> **Requirement**: Reproduce the line that contains "What OpenSCAD source" and every line after it through the end of the records, exactly, with nothing added.

[CAD and scene scripts]
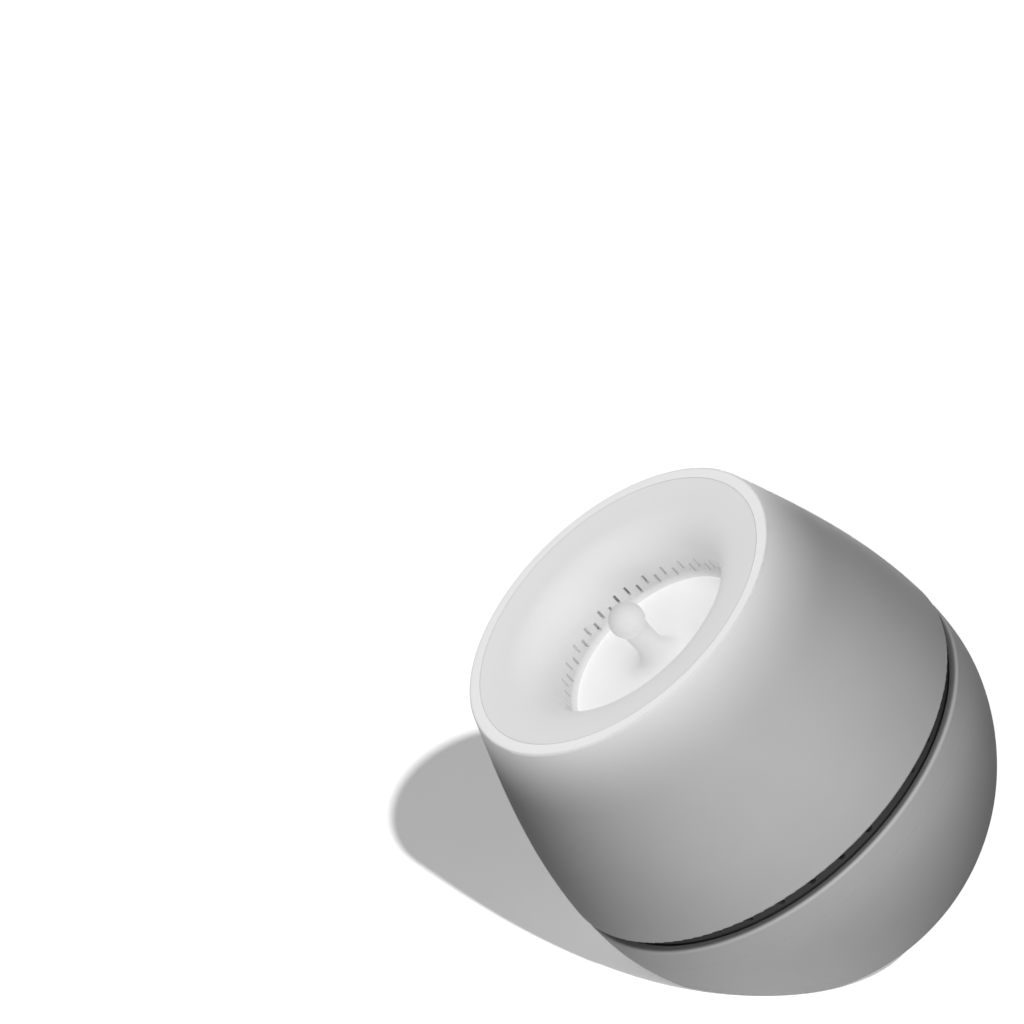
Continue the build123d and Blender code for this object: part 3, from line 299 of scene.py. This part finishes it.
MATT = {"Specular IOR Level": 0.01}     # next to no gloss, or the outline would shine
matt = partial(moulded, **MATT)
glossy = partial(moulded, relief=SMOOTH_RELIEF)
shell = partial(matt, colour=SHELL_WHITE, roughness=SHELL_ROUGHNESS)
OWN = {                         # these pieces' own materials, by node
    "upper_shell": partial(shell, "upper_shell_white", glow=painted_shell_glow),
    # painted shade on the lip's inner half
    "lower_shell": partial(shell, "lower_shell_white", paint=lip_painted_shade),
    "dial": partial(matt, "dial_white", colour=(0.66, 0.66, 0.66), roughness=0.60, glow=painted_dial_glow),
    # painted glow on the ball
    "ball_knob": partial(matt, "ball_white", colour=(0.62, 0.62, 0.62), roughness=0.55,
                         glow=partial(even_glow, level=BALL_GLOW)),
}
SLOTS = {                       # every other piece's material, by the record's slot
    "casing_white": shell,
    "dish_white": partial(matt, colour=(0.62, 0.62, 0.62), roughness=0.60, glow=painted_dish_glow),
    "groove_dark": partial(matt, colour=(0.085, 0.085, 0.087), roughness=0.55),
    "inner_grey": partial(matt, colour=(0.45, 0.45, 0.46), roughness=0.60),
    "inner_dark": partial(moulded, colour=(0.06, 0.06, 0.065), roughness=0.50),
    "rubber_grey": partial(moulded, colour=(0.10, 0.10, 0.10), roughness=0.85, grain=0.0004,
                           relief=0.00004),
    "steel": partial(metal, colour=(0.56, 0.56, 0.57), roughness=0.32),
    "motor_brown": partial(glossy, colour=(0.10, 0.07, 0.05), roughness=0.35),
    "magnet": partial(moulded, colour=(0.12, 0.12, 0.12), roughness=0.70, grain=0.0003, cloud=0.10),
    "brass": partial(metal, colour=(0.70, 0.55, 0.28), roughness=0.30),
    "board_green": partial(glossy, colour=(0.03, 0.22, 0.10), roughness=0.30, cloud=0.06),
    "led_lens": partial(moulded, colour=(0.92, 0.85, 0.55), roughness=0.20,
                        glow=partial(even_glow, level=LED_GLOW)),
    "connector": partial(moulded, colour=(0.85, 0.82, 0.74), roughness=0.45),
    "black_part": partial(moulded, colour=(0.03, 0.03, 0.03), roughness=0.40),
    "lead_red": partial(glossy, colour=(0.55, 0.04, 0.03), roughness=0.40),
    "lead_black": partial(glossy, colour=(0.02, 0.02, 0.02), roughness=0.40),
}


def dress(frame):
    """Each CAD node takes its own material, or else its slot's."""
    own = {piece: make() for piece, make in OWN.items()}
    shared = {slot: make(slot) for slot, make in SLOTS.items()}
    for part in frame["record"]["subparts"]:
        mesh = frame["nodes"][part["node"]].data
        mesh.materials.clear()
        mesh.materials.append(own.get(part["node"], shared[part["material_slot"]]))


# ---------------------------------------------------------------- floor and world
def seen_directly(tree):
    """1 for the rays that show a surface to the camera, straight or by way of gloss or glass."""
    path = node(tree, "ShaderNodeLightPath", {}).outputs
    straight_or_gloss = work_out(tree, "MAXIMUM", path["Is Camera Ray"], path["Is Glossy Ray"])
    return work_out(tree, "MAXIMUM", straight_or_gloss, path["Is Transmission Ray"])


def choose(tree, chooser, otherwise, chosen):
    """The chosen shader where the chooser is 1, and the other one where it is 0."""
    inputs = {0: chooser, 1: otherwise.outputs[0], 2: chosen.outputs[0]}
    return node(tree, "ShaderNodeMixShader", inputs)


def pale(level):
    return (level, level, level, 1.0)


def floor_material():
    """A floor that is white to the camera, and dim to the object away from the foot, with a painted pool
    of bounce light by the foot.
    """
    material = new_material("floor_white")
    tree = material.node_tree
    answer = node(tree, "ShaderNodeBsdfDiffuse", {"Color": pale(FLOOR_GAIN)})
    lift = node(tree, "ShaderNodeEmission", {"Color": pale(FLOOR_LIFT)})
    seen = node(tree, "ShaderNodeAddShader", {0: answer.outputs[0], 1: lift.outputs[0]})
    away = measure(tree, "LENGTH", object_place(tree))
    paleness = ramp(tree, away, PALENESS_REACH, NEAR_PALENESS, FAR_PALENESS,
                    interpolation_type="SMOOTHSTEP")
    bounce = node(tree, "ShaderNodeBsdfDiffuse", {"Color": paleness})
    output(tree, choose(tree, seen_directly(tree), bounce, seen))
    return material


def add_floor():
    bpy.ops.mesh.primitive_plane_add(size=FLOOR_SIZE)
    floor = bpy.context.object
    floor.name = "studio_floor"
    floor.data.materials.append(floor_material())
    return floor


def add_world():
    """A world that is white to the camera, and dim to the object."""
    world = bpy.data.worlds.new("studio")
    world.use_nodes = True
    tree = world.node_tree
    tree.nodes.clear()
    ambient = node(tree, "ShaderNodeBackground", {"Color": pale(1.0), "Strength": AMBIENT})
    white = node(tree, "ShaderNodeBackground", {"Color": pale(1.0), "Strength": BACKGROUND})
    mixed = choose(tree, seen_directly(tree), ambient, white)
    node(tree, "ShaderNodeOutputWorld", {"Surface": mixed.outputs[0]})
    bpy.context.scene.world = world


# ---------------------------------------------------------------- lamps and camera
def hang(lamp, came_from):
    """The lamp in the scene, shining from that side."""
    holder = bpy.data.objects.new(lamp.name, lamp)
    holder.rotation_euler = came_from.to_track_quat("Z", "Y").to_euler()
    bpy.context.scene.collection.objects.link(holder)
    return holder


def add_lamp(name, came_from, strength, angle):
    lamp = bpy.data.lights.new(name, "SUN")
    lamp.energy = strength
    lamp.angle = radians(angle)
    return hang(lamp, came_from)


def add_card():
    """A long softbox, low in front, that the camera doesn't see."""
    lamp = bpy.data.lights.new("card", "AREA")
    lamp.shape = "RECTANGLE"
    lamp.size, lamp.size_y = CARD_SIZE
    lamp.energy = CARD_POWER
    holder = hang(lamp, CARD_PLACE - CARD_AIM)
    holder.location = CARD_PLACE
    holder.visible_camera = False
    return holder


def light_alone(lamps, pieces):
    """The lamps reach those pieces and nothing else."""
    lit = bpy.data.collections.new("lit_pieces")
    for piece in pieces:
        lit.objects.link(piece)
    for lamp in lamps:
        lamp.light_linking.receiver_collection = lit


def add_lamps(pieces, floor):
    """Soft lamps and the softbox on the object, and one crisp lamp on the floor."""
    soft = [add_lamp(name, came_from, strength, SOFT_ANGLE)
            for name, (came_from, strength) in SOFT_LAMPS.items()]
    light_alone(soft + [add_card()], pieces)
    light_alone([add_lamp("floor_key", KEY_FROM, SHADOW_STRENGTH, SHADOW_ANGLE)], [floor])


def add_camera():
    around = radians(CAMERA_AZIMUTH)
    above = radians(CAMERA_ELEVATION)
    back = Vector((sin(around) * cos(above), -cos(around) * cos(above), sin(above)))
    lens = bpy.data.cameras.new("camera")
    lens.lens = CAMERA_LENS
    camera = bpy.data.objects.new("camera", lens)
    camera.location = CAMERA_AIM + back * CAMERA_DISTANCE
    camera.rotation_euler = back.to_track_quat("Z", "Y").to_euler()
    bpy.context.scene.collection.objects.link(camera)
    bpy.context.scene.camera = camera


# ---------------------------------------------------------------- the scene
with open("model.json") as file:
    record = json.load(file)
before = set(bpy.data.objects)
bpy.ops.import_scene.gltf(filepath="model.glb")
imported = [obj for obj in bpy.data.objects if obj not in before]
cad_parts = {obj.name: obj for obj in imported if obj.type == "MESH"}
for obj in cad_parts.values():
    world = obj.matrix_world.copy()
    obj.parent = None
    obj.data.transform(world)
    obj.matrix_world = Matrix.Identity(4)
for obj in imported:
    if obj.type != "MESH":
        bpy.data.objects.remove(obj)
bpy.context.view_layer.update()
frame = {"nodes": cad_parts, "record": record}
bpy.context.scene.view_settings.view_transform = "Standard"
dress(frame)
floor = add_floor()
add_world()
add_lamps(frame["nodes"].values(), floor)
add_camera()
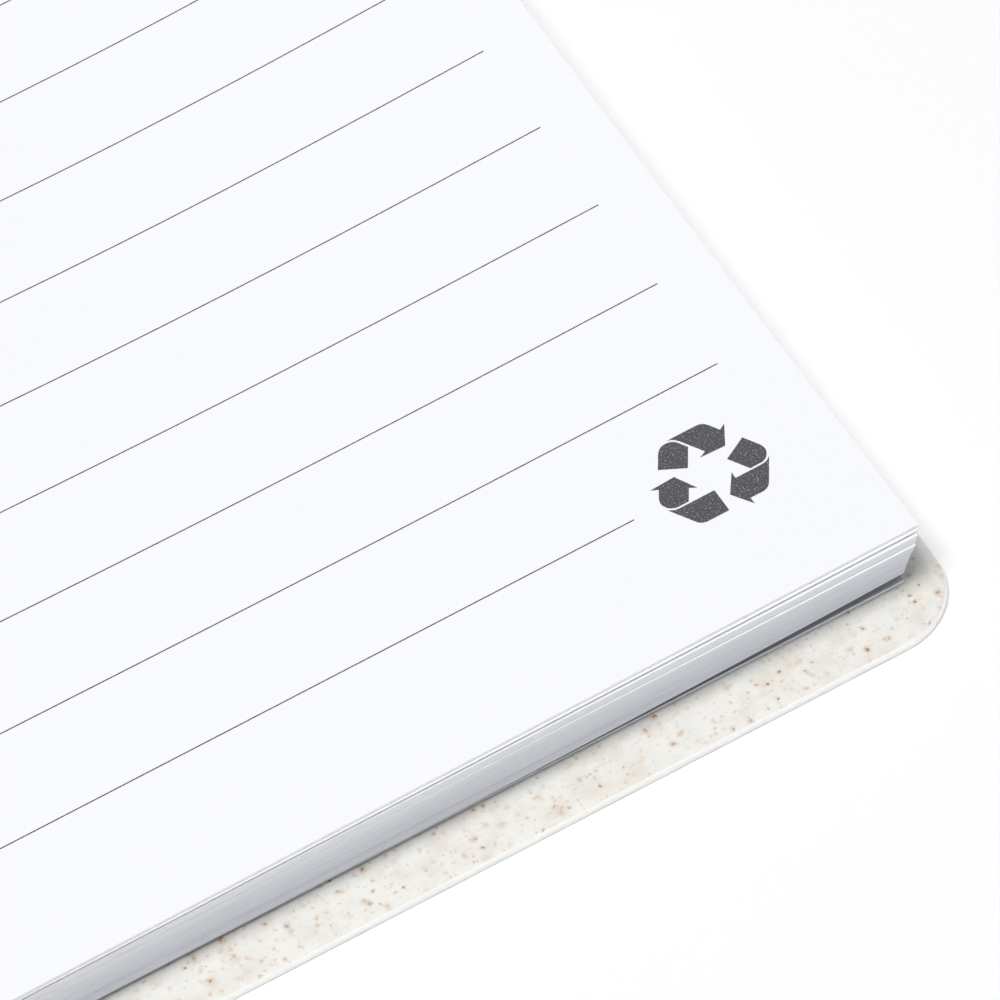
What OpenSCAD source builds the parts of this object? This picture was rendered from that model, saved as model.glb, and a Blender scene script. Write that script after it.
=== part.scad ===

> **Full answer**:
What OpenSCAD source builds the parts of this object? This picture was rendered from that model, saved as model.glb, and a Blender scene script. Write that script after it.
=== part.scad ===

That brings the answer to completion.